Associate independent counsel John W. Keker said North's lies to congressional committees and to the attorney general amount to "a crime that goes to the sold of our self-government."
But North's lawyer, Brendan Sullivan, countered that "the defense says to you, he is not guilty on all charges. He never broke the law...he followed instructions of higher authority."
Keker, then Sullivan, delivered their opening statements, each describing a different North, the first person to go on trial in the Iran-Contra affair.
"He was doing his job as he understood it; he was doing his duty as he understood it," Sullivan said. "If he didn't, then there could be death resulting to the people he worked with and dangers resulting to the United States."
"The need for secrecy is no excuse for lying to Congress," Keker told the jury. "Lying to Congress is a crime."
"You don't have to be a political scientist to understand why that's so," Keker said. "Congress enacts the law, the president approves it and enforces it. If they start lying to each other our system of government is not going to work."
A year after it passed the 1984 Boland Amendment banning U.S. military assistance to the Nicaraguan Contras, Congress received news reports that North, then a Marine lieutenant colonel, was secretly raising money for the rebels from foreign countries and private donors and providing tactical military advice.
North and his boss at the time, National Security Advisor Robert McFarlane, "decided they didn't want Congress to know what Colonel North had been doing. They decided they would not tell Congress," Keker said. "They decided they would place themselves above the law and not tell Congress about Colonel North's activities."
Similar inquiries a year later were met with false answers from North, including a meeting with the House Intelligence Committee at the White House when the National Security Council aide "looked them right in the eye and lied," Keker said.
He said North pocketed some of the travelers checks which a Contra leader gave him to cover the expenses he incurred helping the rebels.
"Colonel North used that $4,000 like it was his personal piggy bank" to buy groceries, tires and take his family on a trip," Keker said.
North also accepted installation of a security fence around his Great Falls, Va., house from arms dealer Richard V. Secord, who had helped sell U.S. arms to Iran and divert $15 million in profits to buy weapons for the Contras, the prosecutor said.

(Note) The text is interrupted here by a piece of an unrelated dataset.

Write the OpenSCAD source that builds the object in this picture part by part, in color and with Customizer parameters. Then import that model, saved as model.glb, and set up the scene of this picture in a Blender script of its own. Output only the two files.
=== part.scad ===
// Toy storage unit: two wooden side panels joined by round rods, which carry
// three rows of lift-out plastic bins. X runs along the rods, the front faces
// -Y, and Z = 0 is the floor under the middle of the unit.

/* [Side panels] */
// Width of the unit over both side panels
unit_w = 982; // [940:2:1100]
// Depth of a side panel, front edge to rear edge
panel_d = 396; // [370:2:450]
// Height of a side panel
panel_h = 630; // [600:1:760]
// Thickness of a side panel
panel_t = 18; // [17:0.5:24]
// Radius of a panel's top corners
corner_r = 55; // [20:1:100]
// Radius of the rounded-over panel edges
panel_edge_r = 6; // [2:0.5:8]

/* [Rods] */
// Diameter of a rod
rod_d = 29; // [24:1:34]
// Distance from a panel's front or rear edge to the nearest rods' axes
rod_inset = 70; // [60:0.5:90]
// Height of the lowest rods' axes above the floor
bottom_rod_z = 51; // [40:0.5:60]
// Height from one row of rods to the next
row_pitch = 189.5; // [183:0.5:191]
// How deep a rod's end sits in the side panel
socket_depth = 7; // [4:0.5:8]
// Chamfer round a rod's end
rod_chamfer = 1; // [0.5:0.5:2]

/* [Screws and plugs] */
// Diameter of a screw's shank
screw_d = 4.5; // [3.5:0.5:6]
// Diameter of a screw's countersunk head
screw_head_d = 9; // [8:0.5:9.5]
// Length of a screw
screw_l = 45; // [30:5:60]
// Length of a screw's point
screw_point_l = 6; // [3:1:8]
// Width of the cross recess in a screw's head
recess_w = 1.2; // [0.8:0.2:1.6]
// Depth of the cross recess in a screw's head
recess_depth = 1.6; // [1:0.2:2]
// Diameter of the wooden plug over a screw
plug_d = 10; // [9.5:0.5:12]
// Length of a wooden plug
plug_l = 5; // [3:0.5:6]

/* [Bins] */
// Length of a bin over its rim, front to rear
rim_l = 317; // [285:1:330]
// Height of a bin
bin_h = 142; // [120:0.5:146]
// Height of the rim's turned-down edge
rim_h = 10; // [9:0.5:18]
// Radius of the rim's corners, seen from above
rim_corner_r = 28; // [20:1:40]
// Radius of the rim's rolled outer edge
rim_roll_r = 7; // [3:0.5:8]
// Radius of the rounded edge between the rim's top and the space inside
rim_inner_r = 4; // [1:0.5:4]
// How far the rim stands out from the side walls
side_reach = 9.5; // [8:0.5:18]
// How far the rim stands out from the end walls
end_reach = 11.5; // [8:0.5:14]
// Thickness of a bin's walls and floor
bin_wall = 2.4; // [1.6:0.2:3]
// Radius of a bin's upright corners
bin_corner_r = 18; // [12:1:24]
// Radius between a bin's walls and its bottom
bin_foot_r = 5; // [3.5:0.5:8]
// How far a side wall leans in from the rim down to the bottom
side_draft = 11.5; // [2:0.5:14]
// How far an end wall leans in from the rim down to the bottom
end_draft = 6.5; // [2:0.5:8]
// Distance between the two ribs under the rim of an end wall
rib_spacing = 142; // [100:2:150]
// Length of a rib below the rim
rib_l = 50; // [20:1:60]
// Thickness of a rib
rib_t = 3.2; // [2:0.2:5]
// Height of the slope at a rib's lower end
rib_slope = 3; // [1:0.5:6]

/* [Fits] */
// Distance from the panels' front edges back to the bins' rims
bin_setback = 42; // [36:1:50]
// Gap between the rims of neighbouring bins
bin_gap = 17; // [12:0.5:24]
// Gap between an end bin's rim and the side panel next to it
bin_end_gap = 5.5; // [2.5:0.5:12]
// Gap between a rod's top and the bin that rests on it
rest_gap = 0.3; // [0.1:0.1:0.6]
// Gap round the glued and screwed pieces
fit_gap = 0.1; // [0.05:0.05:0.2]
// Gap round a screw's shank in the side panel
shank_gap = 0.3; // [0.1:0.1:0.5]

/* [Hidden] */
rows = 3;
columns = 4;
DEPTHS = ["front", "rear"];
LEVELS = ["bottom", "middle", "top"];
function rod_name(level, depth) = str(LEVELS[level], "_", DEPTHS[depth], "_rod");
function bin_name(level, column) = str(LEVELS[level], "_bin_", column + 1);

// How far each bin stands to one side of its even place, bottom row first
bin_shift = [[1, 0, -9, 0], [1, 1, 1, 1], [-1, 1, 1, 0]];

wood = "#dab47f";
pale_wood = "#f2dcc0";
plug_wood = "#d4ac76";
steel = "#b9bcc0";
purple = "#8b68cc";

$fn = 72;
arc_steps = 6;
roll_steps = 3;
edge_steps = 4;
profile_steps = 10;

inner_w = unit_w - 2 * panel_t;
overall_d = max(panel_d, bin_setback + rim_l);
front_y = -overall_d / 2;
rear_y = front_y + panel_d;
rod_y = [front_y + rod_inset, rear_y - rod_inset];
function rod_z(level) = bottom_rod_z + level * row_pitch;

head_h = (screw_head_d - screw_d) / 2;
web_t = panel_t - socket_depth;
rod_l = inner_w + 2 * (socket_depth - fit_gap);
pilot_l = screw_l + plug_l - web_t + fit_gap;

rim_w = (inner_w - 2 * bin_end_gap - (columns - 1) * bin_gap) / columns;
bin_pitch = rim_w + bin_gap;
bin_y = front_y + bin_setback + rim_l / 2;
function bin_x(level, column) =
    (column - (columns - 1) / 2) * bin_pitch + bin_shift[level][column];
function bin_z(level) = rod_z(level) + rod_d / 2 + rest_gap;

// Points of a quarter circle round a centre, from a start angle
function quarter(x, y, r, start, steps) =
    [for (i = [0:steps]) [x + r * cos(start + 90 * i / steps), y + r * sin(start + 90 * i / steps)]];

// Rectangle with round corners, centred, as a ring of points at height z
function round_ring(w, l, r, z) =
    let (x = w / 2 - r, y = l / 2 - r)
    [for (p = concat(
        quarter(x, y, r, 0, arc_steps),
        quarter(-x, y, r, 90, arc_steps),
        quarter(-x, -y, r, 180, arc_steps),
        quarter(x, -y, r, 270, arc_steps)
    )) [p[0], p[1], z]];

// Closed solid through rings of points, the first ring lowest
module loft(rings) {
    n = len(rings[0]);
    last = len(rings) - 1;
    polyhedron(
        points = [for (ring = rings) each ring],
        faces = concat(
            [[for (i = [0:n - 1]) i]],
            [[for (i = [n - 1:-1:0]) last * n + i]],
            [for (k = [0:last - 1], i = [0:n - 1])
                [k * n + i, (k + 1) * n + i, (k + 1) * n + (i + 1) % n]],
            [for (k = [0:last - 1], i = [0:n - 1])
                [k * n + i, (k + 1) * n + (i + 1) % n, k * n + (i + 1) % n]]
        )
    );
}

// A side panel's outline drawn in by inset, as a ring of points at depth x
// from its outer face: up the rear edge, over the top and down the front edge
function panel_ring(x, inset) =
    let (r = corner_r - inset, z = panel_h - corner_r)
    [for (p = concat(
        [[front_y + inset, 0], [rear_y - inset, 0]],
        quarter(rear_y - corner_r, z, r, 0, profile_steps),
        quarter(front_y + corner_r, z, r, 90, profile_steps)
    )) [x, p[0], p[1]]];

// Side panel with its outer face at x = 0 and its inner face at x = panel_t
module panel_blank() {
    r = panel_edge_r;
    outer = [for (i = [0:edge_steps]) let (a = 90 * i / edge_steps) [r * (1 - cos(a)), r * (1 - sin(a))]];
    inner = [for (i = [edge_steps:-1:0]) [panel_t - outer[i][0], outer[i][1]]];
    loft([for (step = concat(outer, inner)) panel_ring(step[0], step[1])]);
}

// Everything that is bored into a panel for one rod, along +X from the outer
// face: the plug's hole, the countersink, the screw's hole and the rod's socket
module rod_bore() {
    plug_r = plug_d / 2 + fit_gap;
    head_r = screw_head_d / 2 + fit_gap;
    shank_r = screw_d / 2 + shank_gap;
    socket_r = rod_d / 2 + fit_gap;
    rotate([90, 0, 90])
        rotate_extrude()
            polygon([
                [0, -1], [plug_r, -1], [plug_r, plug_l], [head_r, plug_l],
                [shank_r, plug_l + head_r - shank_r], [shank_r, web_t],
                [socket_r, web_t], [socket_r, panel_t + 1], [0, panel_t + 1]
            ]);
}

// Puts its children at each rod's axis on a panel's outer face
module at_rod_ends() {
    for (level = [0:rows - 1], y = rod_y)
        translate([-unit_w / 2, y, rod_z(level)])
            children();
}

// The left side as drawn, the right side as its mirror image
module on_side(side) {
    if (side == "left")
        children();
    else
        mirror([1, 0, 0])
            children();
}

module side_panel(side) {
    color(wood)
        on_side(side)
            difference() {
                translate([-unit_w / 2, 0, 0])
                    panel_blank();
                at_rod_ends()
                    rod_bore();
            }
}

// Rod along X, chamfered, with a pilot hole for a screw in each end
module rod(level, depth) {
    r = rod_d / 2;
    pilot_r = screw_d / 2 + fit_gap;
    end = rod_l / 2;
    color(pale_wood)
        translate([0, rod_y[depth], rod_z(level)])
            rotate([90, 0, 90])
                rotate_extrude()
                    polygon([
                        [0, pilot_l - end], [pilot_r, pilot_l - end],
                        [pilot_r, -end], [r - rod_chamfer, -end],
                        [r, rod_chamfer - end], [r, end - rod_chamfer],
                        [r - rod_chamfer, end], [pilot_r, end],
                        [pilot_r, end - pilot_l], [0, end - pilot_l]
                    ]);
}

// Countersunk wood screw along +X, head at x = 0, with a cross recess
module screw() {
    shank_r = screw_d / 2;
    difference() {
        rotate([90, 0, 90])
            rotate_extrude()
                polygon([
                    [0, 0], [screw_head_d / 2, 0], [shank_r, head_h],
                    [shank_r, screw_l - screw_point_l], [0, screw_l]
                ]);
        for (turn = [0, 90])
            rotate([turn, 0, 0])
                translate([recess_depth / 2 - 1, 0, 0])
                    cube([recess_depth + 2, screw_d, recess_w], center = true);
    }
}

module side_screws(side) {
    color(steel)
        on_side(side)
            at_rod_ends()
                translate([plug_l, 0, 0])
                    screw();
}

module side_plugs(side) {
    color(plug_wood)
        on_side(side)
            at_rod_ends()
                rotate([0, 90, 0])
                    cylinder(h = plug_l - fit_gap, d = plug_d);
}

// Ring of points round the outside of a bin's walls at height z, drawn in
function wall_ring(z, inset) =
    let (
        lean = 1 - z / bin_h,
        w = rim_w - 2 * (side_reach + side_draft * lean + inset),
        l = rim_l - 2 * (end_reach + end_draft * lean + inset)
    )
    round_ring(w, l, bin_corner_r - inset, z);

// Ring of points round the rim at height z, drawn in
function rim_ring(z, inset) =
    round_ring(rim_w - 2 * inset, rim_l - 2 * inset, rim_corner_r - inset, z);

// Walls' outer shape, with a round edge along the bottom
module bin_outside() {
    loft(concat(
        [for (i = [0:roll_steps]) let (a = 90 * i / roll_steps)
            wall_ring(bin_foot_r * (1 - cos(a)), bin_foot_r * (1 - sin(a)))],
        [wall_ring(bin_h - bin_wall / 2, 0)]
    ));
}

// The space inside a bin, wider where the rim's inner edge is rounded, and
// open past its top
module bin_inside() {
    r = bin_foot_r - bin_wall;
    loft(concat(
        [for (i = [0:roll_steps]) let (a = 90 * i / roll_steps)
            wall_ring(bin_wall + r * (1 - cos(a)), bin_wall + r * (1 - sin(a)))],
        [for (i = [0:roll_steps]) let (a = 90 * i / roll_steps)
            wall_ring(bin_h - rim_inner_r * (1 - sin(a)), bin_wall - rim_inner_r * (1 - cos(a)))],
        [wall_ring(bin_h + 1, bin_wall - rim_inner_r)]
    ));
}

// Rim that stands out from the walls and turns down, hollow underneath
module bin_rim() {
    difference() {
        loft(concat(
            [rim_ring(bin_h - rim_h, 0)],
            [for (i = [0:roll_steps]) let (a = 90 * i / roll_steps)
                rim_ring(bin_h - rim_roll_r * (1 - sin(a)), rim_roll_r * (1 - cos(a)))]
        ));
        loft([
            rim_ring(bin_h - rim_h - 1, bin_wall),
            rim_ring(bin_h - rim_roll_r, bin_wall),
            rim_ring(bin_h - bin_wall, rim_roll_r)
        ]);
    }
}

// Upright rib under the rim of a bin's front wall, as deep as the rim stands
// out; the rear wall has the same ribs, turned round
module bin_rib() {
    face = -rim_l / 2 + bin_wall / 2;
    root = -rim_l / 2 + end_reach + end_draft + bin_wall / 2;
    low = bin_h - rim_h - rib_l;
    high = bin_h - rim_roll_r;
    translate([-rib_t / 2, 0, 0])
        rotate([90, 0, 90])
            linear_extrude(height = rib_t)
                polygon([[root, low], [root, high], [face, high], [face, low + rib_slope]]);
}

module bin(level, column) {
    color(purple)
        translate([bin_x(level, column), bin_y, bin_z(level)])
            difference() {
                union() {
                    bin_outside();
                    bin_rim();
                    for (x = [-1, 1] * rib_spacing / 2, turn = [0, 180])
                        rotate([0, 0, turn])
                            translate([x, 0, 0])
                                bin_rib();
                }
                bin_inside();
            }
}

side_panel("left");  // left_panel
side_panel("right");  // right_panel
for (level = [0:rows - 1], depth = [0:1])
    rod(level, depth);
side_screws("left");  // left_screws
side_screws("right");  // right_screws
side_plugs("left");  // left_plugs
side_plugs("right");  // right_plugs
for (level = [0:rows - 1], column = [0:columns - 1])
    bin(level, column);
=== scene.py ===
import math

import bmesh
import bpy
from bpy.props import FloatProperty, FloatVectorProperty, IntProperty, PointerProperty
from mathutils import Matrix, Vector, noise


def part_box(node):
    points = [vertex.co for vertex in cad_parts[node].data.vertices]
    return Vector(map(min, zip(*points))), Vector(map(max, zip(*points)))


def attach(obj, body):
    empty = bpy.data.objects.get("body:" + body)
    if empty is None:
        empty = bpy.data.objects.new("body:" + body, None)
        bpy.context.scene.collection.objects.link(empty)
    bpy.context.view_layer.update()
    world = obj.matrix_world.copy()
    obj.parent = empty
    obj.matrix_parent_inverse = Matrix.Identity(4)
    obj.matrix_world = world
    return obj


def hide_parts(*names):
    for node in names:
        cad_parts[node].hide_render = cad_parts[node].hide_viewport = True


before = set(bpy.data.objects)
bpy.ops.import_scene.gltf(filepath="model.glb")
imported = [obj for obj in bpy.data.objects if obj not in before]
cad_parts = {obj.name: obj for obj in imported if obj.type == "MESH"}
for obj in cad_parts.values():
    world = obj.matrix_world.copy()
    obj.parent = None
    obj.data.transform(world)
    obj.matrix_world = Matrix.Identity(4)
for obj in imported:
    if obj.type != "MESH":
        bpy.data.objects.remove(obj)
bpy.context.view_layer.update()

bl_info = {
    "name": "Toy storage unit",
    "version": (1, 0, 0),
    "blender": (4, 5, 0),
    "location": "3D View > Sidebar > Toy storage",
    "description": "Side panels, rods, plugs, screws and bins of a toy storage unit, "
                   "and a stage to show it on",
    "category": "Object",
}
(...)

The arms-for-hostages deals with Iran were kept secret from Congress until October 1986, when "the roof caved in on this house of cards" with public disclosures about the Iran-Contra affair, Keker said.
When North went to his office on November 21,1986, "the first thing he did was take some of the records and change them to make it look like what he had been doing he hadn't been doing for the last two years," Keker said.

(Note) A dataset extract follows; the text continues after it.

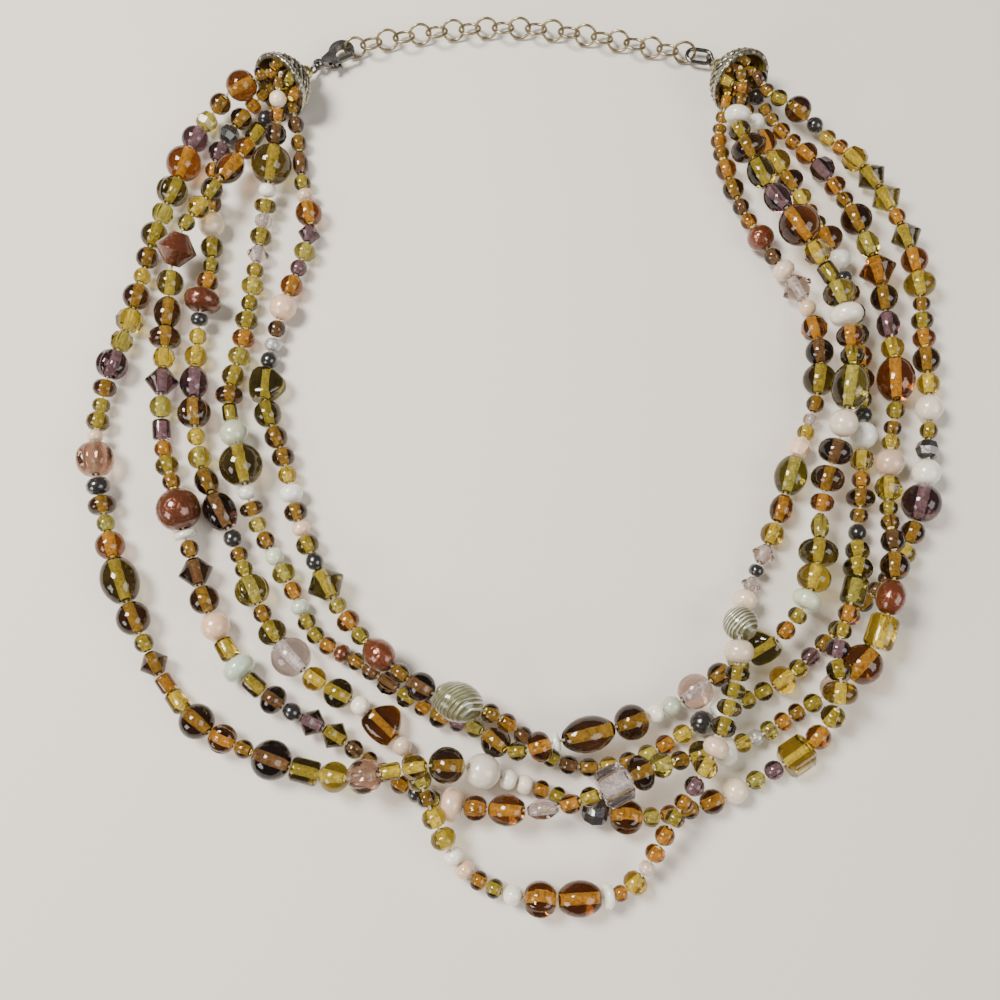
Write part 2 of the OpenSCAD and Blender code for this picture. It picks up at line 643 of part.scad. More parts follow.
module chain() {
    q = smooth(CHAIN_ROUTE);
    s = run(q);
    total = s[len(s) - 1];
    xs = column(q, s, 0);
    ys = column(q, s, 1);
    color([0.66, 0.60, 0.42])
        for (i = [0 : chain_links - 1]) {
            a = i * total / (chain_links - 1);
            yaw = atan2(lookup(a + 0.5, ys) - lookup(a - 0.5, ys), lookup(a + 0.5, xs) - lookup(a - 0.5, xs));
            translate([lookup(a, xs), lookup(a, ys), link_z])
                rotate([0, 0, yaw])
                    rotate([i % 2 == 0 ? link_lean : link_lean - 90, 0, 0])
                        torus(link_r, link_wire_d / 2);
        }
}

module jump_ring() {
    wire_r = jump_wire_d / 2;
    bend_r = jump_w / 2 - wire_r;
    half = jump_l / 2 - wire_r - bend_r;
    color([0.38, 0.37, 0.36])
        translate(jump_centre())
            rotate([0, 0, jump_turn]) {
                for (a = [0, 180])
                    rotate([0, 0, a]) {
                        translate([half, 0, 0])
                            rotate([0, 0, -90])
                                rotate_extrude(angle = 180)
                                    translate([bend_r, 0])
                                        circle(r = wire_r);
                        translate([-half, bend_r, 0])
                            rotate([0, 90, 0])
                                cylinder(h = 2 * half, r = wire_r);
                    }
            }
}

module strand_1() { strand(0); }
module strand_2() { strand(1); }
module strand_3() { strand(2); }
module strand_4() { strand(3); }
module strand_5() { strand(4); }
module thread_1() { thread(0); }
module thread_2() { thread(1); }
module thread_3() { thread(2); }
module thread_4() { thread(3); }
module thread_5() { thread(4); }

strand_1();
strand_2();
strand_3();
strand_4();
strand_5();
thread_1();
thread_2();
thread_3();
thread_4();
thread_5();
cone_left();
cone_right();
cap_bead_left();
cap_bead_right();
eye_pin_left();
eye_pin_right();
clasp_body();
clasp_lever();
chain();
jump_ring();
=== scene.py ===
"""Dresses the multi strand necklace: glass beads, antiqued cones, clasp, chain and thread."""

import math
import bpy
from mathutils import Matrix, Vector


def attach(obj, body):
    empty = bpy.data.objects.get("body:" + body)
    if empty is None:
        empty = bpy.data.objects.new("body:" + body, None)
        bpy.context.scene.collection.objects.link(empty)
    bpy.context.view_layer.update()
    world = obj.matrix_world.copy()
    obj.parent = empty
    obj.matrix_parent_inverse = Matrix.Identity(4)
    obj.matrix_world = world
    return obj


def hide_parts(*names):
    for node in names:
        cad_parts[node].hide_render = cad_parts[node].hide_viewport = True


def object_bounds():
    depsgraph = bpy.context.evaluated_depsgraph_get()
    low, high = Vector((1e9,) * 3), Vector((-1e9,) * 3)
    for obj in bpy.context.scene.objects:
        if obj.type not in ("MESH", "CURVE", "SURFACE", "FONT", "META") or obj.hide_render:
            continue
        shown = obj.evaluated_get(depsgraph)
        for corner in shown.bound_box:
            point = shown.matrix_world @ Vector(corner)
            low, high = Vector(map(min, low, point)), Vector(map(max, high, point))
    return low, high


bl_info = {
    "name": "Multi strand necklace",
    "version": (1, 0, 0),
    "blender": (4, 5, 0),
    "location": "3D View > Sidebar > Necklace",
    "description": "Strings five strands of glass beads on the packed frame, finishes the metal",
    "category": "Object",
}

import bmesh
import bpy
from bpy.props import FloatProperty, FloatVectorProperty, PointerProperty
from mathutils import Matrix, Vector

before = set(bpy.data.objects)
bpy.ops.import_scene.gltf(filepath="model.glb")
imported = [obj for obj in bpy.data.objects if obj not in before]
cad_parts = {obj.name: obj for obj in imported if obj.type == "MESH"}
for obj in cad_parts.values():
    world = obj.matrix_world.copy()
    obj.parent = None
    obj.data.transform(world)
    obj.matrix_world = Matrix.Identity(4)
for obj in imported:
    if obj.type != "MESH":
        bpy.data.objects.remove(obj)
CAD_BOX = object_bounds()
MM = 0.001

# Sizes, forms, charts and routes are those of the part's source, in millimetres. Four words of
# the charts have another colour letter here.

# Size digit: diameter
SIZES = {"3": 3.2, "4": 3.8, "5": 4.9, "6": 5.8, "7": 6.8, "8": 7.8, "9": 8.8}
# The least size that is modelled in more steps
LARGE = "6"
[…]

"He wanted to hide [the fact] that he had already lied to the Congress of the United States," Kecker said. He added that North also sought to hide the fact that he "had illegally diverted money from the Iranian arms sales to help the Contras."
"He went into his office and began to change the records, shred the records, destroy the records," Keker told jurors. Two days later, when he lied to then-Attorney General Edwin Meese III, "he had placed himself above the law again."
North sat raptly at attention as Keker spoke, occasionally taking notes.
North's wife, Betsy, was escorted to her seat in the packed courtroom by security guards midway through Keker's opening statement.